EXERCISE DETAILS> Wherever the string "from" appears in a line, extract that line.

════════

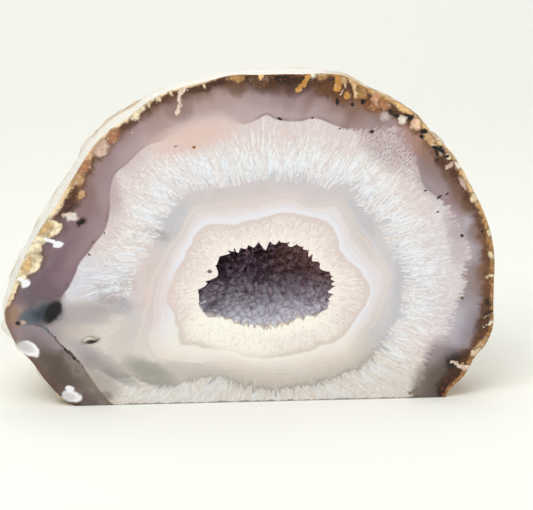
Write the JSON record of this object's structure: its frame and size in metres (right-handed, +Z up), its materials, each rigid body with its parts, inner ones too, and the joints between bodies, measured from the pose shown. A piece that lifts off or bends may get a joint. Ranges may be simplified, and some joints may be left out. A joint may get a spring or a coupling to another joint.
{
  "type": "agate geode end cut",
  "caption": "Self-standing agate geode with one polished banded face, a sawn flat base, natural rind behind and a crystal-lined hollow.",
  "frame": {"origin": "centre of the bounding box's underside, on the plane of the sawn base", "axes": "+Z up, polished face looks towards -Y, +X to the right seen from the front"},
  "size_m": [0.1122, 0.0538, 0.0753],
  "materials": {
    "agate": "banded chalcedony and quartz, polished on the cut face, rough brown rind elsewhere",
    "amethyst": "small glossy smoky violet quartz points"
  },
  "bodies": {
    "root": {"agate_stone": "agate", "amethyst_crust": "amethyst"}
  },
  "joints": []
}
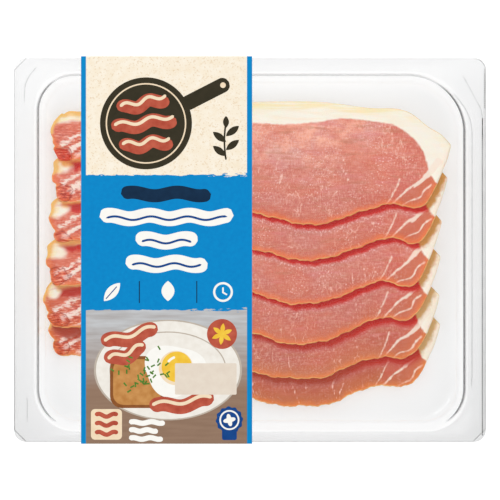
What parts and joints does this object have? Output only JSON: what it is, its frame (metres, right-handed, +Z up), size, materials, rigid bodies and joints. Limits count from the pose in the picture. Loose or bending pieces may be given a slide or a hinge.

════════

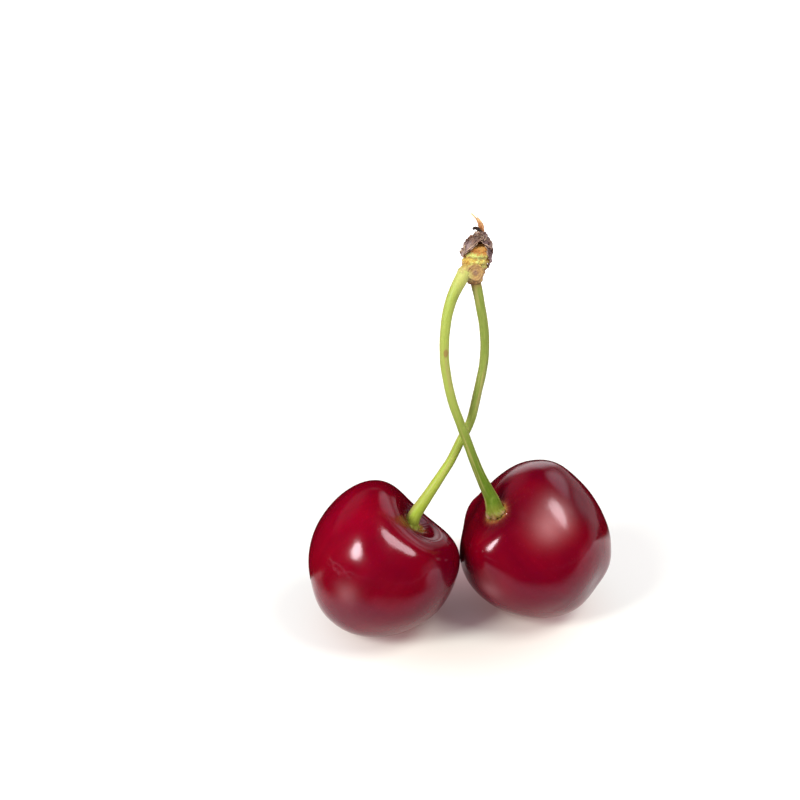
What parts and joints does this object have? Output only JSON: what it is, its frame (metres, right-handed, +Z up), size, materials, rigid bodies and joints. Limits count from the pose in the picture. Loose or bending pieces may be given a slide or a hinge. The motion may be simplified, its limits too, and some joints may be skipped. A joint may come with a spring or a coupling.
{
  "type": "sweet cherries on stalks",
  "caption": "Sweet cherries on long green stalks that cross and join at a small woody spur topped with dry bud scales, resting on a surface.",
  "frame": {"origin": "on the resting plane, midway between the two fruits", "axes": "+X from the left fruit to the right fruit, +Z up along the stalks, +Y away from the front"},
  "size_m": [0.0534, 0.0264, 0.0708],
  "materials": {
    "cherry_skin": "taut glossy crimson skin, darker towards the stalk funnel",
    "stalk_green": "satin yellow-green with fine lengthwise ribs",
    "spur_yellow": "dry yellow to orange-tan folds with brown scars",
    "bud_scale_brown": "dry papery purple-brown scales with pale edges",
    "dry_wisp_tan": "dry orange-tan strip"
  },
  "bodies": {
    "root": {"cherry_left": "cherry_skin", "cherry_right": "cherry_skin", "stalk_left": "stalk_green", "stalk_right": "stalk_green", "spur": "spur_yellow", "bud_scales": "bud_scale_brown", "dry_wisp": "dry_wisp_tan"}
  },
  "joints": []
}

════════

ANSWER TO THIS TASK>
Write the JSON record of this object's structure: its frame and size in metres (right-handed, +Z up), its materials, each rigid body with its parts, inner ones too, and the joints between bodies, measured from the pose shown. A piece that lifts off or bends may get a joint. Ranges may be simplified, and some joints may be left out. A joint may get a spring or a coupling to another joint.
  "frame": {"origin": "centre of the bounding box's underside, on the plane of the sawn base", "axes": "+Z up, polished face looks towards -Y, +X to the right seen from the front"},
What parts and joints does this object have? Output only JSON: what it is, its frame (metres, right-handed, +Z up), size, materials, rigid bodies and joints. Limits count from the pose in the picture. Loose or bending pieces may be given a slide or a hinge.
What parts and joints does this object have? Output only JSON: what it is, its frame (metres, right-handed, +Z up), size, materials, rigid bodies and joints. Limits count from the pose in the picture. Loose or bending pieces may be given a slide or a hinge. The motion may be simplified, its limits too, and some joints may be skipped. A joint may come with a spring or a coupling.
  "frame": {"origin": "on the resting plane, midway between the two fruits", "axes": "+X from the left fruit to the right fruit, +Z up along the stalks, +Y away from the front"},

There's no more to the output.